Diferente dos judeus escrupulosos, Jesus não teme tornar-se impuro por tocar em um pagão ou numa pessoa enferma e com deficiência. Marcos narra a cura realizada por Jesus unindo gestos e palavras: Ele toca nos ouvidos do homem, faz saliva, então considerada remédio para algumas enfermidades, toca com ela na sua língua, e ordena que seus ouvidos se abram para ouvir, e que a sua língua se destrave para falar (vv. 33-34). No toque de Jesus está o toque de Deus que visa reintegrar a pessoa à vida. Jesus toca o intocável, estende a mão ao que sofre. O que cura é o poder de Deus, manifestado em Jesus, com gesto de ternura: o toque. Cura saber-se tocado, encontrado e abraçado por Jesus. “Quando toda a distância se vence, o toque de Jesus reconstrói a nossa humanidade”. Embora a cura se complete quando Jesus ordena “Abre-te”, nossa fé não se reduz a palavras, comporta uma relação tátil (cf. José Tolentino, A Mística do Instante, p. 47 e 48).
Os sentidos do nosso corpo são o caminho para a fé, que entra pelos nossos ouvidos, pelo nosso olhar, pelo nosso olfato, pelo nosso paladar, e pelo toque do amor divino. A fé não é uma abstração, mas experiência concreta do amor de Deus que se manifesta nas nossas relações com os outros seres. A audição é um sentido muito importante para o seguimento de Jesus. Ligada à escuta, está também a palavra. Os gestos realizados por Jesus, ao tocar os ouvidos e a boca do homem surdo-mudo, têm profundo valor simbólico. A fé entra pelos nossos ouvidos e deve ser proclamada pela nossa palavra e confirmada com o nosso testemunho. A Igreja valorizou muito os gestos realizados por Jesus no Evangelho deste domingo e os inseriu nos ritos complementares da celebração do Sacramento do batismo, chamado “Éfeta”, com o toque nos ouvidos e na boca da pessoa batizada, seguida da oração: “O Senhor Jesus, que fez os surdos ouvir e os mudos falar, te conceda que possas logo ouvir sua Palavra e professar a fé para louvor e glória de Deus Pai”.

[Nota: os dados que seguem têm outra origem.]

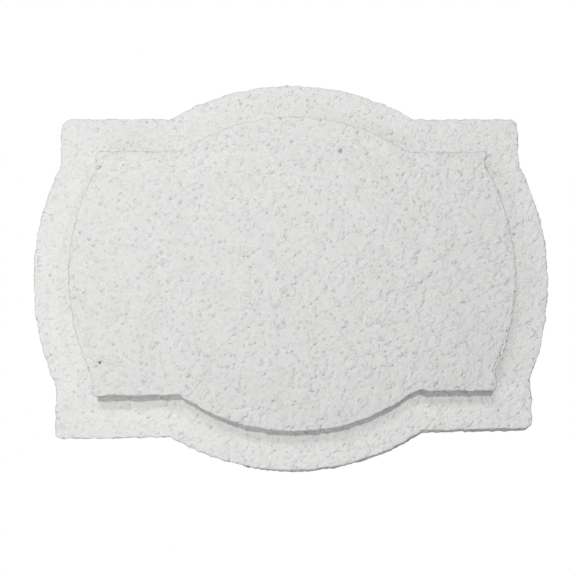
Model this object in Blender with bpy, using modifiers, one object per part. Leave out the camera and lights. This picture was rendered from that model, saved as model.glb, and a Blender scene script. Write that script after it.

Além do toque no homem, Marcos diz que antes de ordenar o Éfeta (abre-te), Jesus ergueu os olhos ao céu mostrando de onde vem o nosso auxílio e suspirou (v. 34). O suspiro de Jesus pode indicar uma súplica a Deus (cf. nota na Bíblia do Peregrino NT) ou, conforme Bortolini, sua indignação perante o sofrimento de tantas pessoas (Roteiros Homiléticos, Anos A, B e C, p. 440). O evangelista conclui o texto de hoje com a afirmação da multidão: “Ele tem feito bem todas as coisas: Aos surdos faz ouvir e aos mudos falar” (v. 37). Essa afirmação recorda a avaliação de Deus após concluir a criação de todos as coisas: “Deus viu tudo o que tinha feito: e era muito bom” (Gn 1,31).
Como Jesus, também devemos caminhar ao encontro do outro, ver e escutar com profundidade o que ele tem a dizer e também falar-lhe. Os gestos de Jesus abrindo os ouvidos do surdo, tocando sua língua e destravando-a, devem também abrir os nossos ouvidos e tornar-nos sensíveis ao grito de dor dos que sofrem; e soltar a nossa língua para denunciar as injustiças que provocam sofrimento e anunciar uma palavra de esperança.